وقال مالك بن دينار: الناس أجناس كأجناس الطير، الحمام مع الحمام، والغرب مع الغراب، والبط مع البط، الصعو مع الصعو، وكل إنسان مع شكله
“Malik bin Dinar mengatakan: Manusia itu berkelompok seperti burung. Merpati biasanya bersama merpati. Elang biasanya dengan elang. Itik biasanya dengan itik. Burung kinglet biasanya dengan burung kinglet. Maka manusia itu biasanya dengan yang semisalnya”.
قال الأوزاعي: يعرف الرجل في ثلاثة مواطن: بألفته، ويعرف في مجلسه، ويعرف في منطقه
“Al Auza’i mengatakan: Seseorang dikenali dari tiga hal: dari perkumpulannya, dari teman duduknya dan dari cara bicaranya”.
(selesai nukilan dari Al Ibanah).
Namun sikap-sikap di atas tidak bisa dipraktikkan sepenuhnya di zaman sekarang. Yaitu di zaman kebid’ahan merajalela dan ahlul bid’ah banyak jumlahnya sedangkan Ahlussunnah sedikit.

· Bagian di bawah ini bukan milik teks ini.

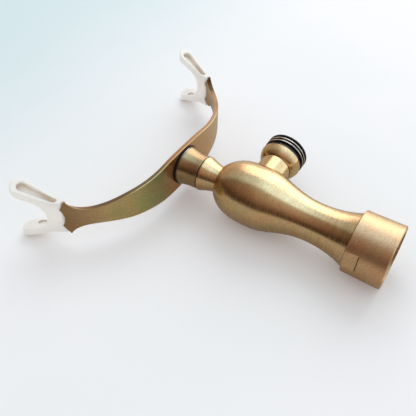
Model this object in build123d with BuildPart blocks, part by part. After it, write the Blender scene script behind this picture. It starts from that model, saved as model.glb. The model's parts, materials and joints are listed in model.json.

Sikap lemah lembut dan sabar dalam menghadapi ahlul bid’ah lebih diutamakan di zaman ini.
Syaikh Abdul Aziz bin Baz rahimahullah, beliau berkata:
هذا العصر عصر الرفق والصبر والحكمة ، وليس عصر الشدة ، الناس أكثرهم في جهل ،في غفلة وإيثار للدنيا ، فلا بد من الصبر ، ولا بد من الرفق حتى تصل الدعوة ، وحتى يبلغ الناس وحتى يعلموا
“Zaman ini adalah zamannya untuk berlemah-lembut, sabar dan bersikap hikmah. Bukan zamannya bersikap keras. Karena kebanyakan manusia dalam kejahilan, kelalaian dan lebih mementingkan urusan dunia. Oleh karena ini harus bersabar dan lemah lembut sampai dakwah ini tersampaikan dan sampai pada manusia agar mereka mengetahuinya.” (Majmu’ Fatawa, 8/376).
Namun dengan mengetahui sikap-sikap para salaf terhadap ahlul bid’ah, kita jadi mengetahui bahaya bid’ah dan bahaya ahlul bid’ah serta bersikap berhat-hati dalam berinteraksi dengan ahlul bid’ah. Wallahu a’lam.